● **Extracted records**:

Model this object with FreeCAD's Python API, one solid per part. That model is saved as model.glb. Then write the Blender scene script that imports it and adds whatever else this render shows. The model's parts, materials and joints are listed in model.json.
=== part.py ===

---

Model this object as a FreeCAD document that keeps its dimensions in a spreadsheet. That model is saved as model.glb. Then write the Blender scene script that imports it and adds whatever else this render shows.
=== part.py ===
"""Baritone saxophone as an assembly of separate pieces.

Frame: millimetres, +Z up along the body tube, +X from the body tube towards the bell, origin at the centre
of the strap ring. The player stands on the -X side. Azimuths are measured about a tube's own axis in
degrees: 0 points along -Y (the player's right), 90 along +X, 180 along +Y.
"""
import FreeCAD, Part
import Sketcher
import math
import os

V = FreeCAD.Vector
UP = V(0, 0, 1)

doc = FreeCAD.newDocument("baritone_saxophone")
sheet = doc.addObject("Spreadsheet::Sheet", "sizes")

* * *

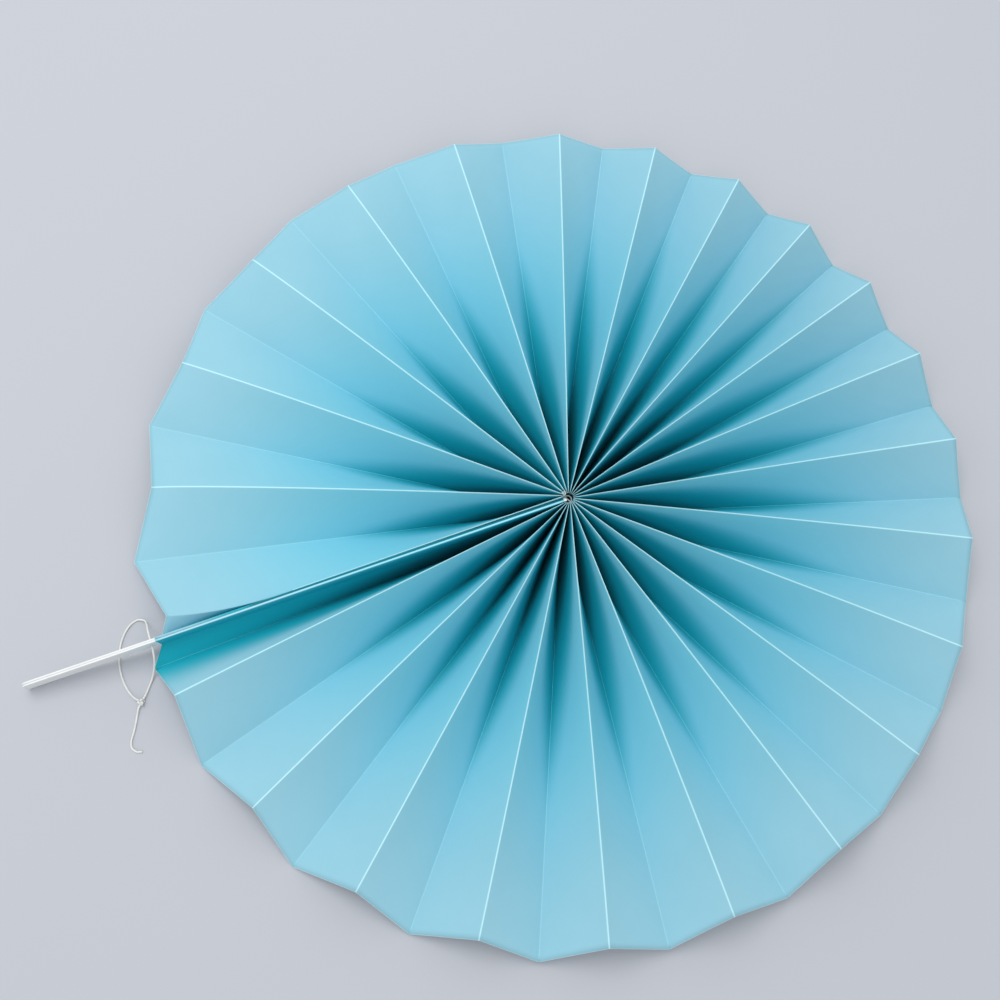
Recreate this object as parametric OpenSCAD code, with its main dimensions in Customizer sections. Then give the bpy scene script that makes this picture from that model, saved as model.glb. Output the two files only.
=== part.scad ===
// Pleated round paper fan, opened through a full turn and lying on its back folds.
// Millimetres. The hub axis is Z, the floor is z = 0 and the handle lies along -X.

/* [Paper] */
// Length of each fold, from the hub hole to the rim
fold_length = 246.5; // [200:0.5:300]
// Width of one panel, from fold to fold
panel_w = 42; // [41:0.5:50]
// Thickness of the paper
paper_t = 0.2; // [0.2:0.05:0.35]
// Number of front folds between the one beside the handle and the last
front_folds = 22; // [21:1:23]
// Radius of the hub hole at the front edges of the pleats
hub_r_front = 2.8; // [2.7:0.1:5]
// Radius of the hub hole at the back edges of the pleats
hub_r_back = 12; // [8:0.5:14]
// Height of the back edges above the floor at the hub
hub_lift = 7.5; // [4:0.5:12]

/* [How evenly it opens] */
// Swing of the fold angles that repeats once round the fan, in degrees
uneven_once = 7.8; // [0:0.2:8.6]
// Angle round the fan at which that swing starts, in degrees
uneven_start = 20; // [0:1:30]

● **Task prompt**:
Give again only the lines from the one bearing "Recreate this object" through the one bearing "uneven_start = 20; // [0:1:30]", exactly as they stand.

● **Task output**:
Recreate this object as parametric OpenSCAD code, with its main dimensions in Customizer sections. Then give the bpy scene script that makes this picture from that model, saved as model.glb. Output the two files only.
=== part.scad ===
// Pleated round paper fan, opened through a full turn and lying on its back folds.
// Millimetres. The hub axis is Z, the floor is z = 0 and the handle lies along -X.

/* [Paper] */
// Length of each fold, from the hub hole to the rim
fold_length = 246.5; // [200:0.5:300]
// Width of one panel, from fold to fold
panel_w = 42; // [41:0.5:50]
// Thickness of the paper
paper_t = 0.2; // [0.2:0.05:0.35]
// Number of front folds between the one beside the handle and the last
front_folds = 22; // [21:1:23]
// Radius of the hub hole at the front edges of the pleats
hub_r_front = 2.8; // [2.7:0.1:5]
// Radius of the hub hole at the back edges of the pleats
hub_r_back = 12; // [8:0.5:14]
// Height of the back edges above the floor at the hub
hub_lift = 7.5; // [4:0.5:12]

/* [How evenly it opens] */
// Swing of the fold angles that repeats once round the fan, in degrees
uneven_once = 7.8; // [0:0.2:8.6]
// Angle round the fan at which that swing starts, in degrees
uneven_start = 20; // [0:1:30]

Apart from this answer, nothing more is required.